++++ Collected data
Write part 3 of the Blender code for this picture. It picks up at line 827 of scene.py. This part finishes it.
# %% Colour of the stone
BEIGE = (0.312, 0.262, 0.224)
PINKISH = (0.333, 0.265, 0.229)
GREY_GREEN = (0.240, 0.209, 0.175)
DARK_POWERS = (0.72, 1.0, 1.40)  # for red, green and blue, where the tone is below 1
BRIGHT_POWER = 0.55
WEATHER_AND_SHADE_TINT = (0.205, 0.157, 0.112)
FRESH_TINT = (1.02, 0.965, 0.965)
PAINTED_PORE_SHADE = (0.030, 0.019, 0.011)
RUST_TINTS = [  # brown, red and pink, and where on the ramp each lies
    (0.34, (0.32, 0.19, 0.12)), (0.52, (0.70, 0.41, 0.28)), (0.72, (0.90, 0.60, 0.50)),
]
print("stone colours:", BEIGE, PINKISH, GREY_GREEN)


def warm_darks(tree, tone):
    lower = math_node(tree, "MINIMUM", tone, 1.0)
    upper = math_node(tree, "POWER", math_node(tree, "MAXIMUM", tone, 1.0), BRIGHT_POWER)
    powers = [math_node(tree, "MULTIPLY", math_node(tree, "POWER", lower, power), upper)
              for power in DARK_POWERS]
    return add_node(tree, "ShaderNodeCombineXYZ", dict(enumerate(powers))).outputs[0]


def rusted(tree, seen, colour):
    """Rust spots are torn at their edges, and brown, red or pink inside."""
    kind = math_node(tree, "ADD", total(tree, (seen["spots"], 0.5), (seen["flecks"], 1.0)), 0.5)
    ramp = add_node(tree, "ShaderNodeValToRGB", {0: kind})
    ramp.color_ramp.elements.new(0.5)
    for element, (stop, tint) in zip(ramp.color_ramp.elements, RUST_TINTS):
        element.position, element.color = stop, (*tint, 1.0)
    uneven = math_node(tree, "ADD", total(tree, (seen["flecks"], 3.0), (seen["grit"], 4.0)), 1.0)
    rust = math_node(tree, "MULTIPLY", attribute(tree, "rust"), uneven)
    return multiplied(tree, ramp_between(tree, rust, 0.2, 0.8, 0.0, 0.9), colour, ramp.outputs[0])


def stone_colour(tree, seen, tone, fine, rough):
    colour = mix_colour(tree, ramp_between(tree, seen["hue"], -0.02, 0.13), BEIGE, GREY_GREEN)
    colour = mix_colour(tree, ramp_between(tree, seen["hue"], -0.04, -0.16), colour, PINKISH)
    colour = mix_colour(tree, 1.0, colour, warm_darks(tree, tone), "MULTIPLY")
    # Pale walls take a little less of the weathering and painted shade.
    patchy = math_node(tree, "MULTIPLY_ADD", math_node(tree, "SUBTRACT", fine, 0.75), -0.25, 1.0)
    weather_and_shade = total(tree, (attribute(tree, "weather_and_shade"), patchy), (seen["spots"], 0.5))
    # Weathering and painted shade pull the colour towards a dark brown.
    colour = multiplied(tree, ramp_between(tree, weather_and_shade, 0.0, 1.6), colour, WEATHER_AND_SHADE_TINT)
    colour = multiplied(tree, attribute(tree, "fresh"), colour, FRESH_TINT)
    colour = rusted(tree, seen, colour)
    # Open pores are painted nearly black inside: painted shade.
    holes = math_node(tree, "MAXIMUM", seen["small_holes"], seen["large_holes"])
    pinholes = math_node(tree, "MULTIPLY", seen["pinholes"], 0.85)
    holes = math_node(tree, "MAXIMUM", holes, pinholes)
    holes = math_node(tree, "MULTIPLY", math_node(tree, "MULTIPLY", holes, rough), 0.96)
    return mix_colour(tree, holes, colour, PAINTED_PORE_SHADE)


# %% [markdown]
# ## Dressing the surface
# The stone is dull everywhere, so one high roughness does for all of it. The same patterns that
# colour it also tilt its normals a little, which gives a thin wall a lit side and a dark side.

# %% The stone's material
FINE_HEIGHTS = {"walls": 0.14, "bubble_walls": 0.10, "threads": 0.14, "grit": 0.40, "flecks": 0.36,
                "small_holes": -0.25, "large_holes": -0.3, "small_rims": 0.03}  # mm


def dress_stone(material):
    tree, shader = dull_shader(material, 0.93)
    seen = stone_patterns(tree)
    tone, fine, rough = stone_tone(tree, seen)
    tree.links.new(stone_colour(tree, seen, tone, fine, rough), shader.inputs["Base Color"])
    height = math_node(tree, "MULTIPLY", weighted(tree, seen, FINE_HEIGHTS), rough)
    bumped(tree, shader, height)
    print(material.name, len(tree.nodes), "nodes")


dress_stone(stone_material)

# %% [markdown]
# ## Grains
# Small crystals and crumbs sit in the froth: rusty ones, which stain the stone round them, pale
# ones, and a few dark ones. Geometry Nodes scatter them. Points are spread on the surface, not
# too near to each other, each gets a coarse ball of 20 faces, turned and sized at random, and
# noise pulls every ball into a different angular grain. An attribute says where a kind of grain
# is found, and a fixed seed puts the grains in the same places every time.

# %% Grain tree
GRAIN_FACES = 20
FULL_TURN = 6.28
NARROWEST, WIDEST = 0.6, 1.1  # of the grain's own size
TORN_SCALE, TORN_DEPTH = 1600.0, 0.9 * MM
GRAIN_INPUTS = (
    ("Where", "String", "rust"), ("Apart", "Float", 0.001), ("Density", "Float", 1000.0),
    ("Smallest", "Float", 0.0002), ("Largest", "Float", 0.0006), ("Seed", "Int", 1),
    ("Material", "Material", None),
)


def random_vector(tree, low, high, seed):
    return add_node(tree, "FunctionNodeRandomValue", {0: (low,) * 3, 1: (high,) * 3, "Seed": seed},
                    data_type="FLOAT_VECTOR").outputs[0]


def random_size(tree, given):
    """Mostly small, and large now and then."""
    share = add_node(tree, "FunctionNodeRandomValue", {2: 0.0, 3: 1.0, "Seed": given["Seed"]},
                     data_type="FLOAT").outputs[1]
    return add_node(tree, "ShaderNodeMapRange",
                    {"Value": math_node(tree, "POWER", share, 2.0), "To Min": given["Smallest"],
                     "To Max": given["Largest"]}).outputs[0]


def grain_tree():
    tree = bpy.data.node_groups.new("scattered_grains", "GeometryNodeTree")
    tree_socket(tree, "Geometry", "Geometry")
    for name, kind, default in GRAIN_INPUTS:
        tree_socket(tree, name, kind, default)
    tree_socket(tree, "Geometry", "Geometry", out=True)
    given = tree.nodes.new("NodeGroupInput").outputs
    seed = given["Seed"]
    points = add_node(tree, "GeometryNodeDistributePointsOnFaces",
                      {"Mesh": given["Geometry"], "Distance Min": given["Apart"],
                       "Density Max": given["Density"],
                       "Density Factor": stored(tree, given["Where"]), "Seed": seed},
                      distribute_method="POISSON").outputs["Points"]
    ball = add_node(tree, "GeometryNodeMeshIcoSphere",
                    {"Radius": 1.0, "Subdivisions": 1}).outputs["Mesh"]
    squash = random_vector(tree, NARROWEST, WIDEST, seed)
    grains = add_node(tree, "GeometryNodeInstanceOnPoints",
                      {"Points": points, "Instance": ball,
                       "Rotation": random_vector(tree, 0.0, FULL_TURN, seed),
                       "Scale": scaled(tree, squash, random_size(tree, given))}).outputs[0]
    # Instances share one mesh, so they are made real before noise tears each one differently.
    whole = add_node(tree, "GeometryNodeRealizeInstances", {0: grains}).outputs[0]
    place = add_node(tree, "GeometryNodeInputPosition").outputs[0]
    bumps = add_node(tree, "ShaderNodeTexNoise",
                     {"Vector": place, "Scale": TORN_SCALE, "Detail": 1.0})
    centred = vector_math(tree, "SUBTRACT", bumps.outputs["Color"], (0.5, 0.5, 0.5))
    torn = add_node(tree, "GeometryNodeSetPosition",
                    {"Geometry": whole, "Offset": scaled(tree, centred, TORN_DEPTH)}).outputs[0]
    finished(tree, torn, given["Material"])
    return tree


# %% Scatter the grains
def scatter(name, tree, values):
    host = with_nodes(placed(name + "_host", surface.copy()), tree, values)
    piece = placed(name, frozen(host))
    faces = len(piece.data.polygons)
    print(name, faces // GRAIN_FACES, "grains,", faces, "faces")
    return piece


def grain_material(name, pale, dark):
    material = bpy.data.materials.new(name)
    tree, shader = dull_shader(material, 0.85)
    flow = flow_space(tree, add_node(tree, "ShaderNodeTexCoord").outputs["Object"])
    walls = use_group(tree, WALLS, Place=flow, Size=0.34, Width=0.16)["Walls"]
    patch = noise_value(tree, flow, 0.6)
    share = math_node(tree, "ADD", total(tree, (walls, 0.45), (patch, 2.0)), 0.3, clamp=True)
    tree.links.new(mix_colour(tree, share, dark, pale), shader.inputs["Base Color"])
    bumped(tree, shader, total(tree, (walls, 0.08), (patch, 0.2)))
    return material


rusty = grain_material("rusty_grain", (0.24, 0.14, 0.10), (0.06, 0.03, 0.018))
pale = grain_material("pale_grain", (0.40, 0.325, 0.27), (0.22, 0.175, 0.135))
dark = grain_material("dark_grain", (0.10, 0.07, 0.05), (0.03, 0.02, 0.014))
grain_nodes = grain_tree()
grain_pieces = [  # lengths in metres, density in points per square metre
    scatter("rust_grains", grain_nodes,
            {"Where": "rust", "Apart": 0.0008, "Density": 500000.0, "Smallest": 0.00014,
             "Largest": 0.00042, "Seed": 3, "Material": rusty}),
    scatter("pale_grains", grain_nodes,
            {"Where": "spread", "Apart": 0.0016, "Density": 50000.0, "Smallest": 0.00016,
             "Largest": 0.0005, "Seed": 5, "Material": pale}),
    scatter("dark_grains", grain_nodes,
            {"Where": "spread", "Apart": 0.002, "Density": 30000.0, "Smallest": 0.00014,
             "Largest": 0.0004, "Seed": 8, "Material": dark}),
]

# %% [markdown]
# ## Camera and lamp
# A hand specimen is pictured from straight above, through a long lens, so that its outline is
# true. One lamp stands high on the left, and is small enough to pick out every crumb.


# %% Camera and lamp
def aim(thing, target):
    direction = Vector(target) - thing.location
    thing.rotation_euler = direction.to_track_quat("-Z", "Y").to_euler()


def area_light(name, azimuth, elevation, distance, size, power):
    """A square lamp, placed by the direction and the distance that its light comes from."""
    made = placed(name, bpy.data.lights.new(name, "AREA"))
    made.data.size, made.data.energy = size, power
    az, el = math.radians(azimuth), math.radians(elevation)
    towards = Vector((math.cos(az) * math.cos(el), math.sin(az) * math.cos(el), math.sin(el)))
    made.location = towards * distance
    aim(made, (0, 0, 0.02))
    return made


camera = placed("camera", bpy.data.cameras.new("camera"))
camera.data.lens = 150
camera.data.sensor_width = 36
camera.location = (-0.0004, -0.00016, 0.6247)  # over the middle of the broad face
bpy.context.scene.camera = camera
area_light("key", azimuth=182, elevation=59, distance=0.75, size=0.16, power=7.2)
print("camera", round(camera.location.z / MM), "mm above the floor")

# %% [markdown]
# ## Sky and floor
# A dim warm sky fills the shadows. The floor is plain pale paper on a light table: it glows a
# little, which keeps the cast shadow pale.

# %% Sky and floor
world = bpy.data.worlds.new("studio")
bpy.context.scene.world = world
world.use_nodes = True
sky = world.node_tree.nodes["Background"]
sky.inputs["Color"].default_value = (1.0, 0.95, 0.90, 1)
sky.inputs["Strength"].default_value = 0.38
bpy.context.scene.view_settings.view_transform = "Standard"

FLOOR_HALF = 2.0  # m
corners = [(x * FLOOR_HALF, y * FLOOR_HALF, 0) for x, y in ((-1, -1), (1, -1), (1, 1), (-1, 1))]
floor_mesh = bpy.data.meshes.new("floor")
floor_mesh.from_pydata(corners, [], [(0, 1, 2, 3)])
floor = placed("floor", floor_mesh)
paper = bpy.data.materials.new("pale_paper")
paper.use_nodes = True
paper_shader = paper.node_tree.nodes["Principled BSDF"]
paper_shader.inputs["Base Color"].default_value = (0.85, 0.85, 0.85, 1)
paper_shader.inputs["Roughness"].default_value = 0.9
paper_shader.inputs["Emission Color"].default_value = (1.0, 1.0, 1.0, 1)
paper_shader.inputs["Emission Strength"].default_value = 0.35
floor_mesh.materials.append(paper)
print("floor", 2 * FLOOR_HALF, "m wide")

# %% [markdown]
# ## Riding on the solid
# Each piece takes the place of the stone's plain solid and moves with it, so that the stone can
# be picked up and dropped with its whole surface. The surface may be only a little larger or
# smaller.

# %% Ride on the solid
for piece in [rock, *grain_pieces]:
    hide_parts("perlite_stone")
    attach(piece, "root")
++++++++
(Problem): From the listing above, copy every line that holds the string "scene".

(Worked solution):
Write part 3 of the Blender code for this picture. It picks up at line 827 of scene.py. This part finishes it.
bpy.context.scene.camera = camera
bpy.context.scene.world = world
bpy.context.scene.view_settings.view_transform = "Standard"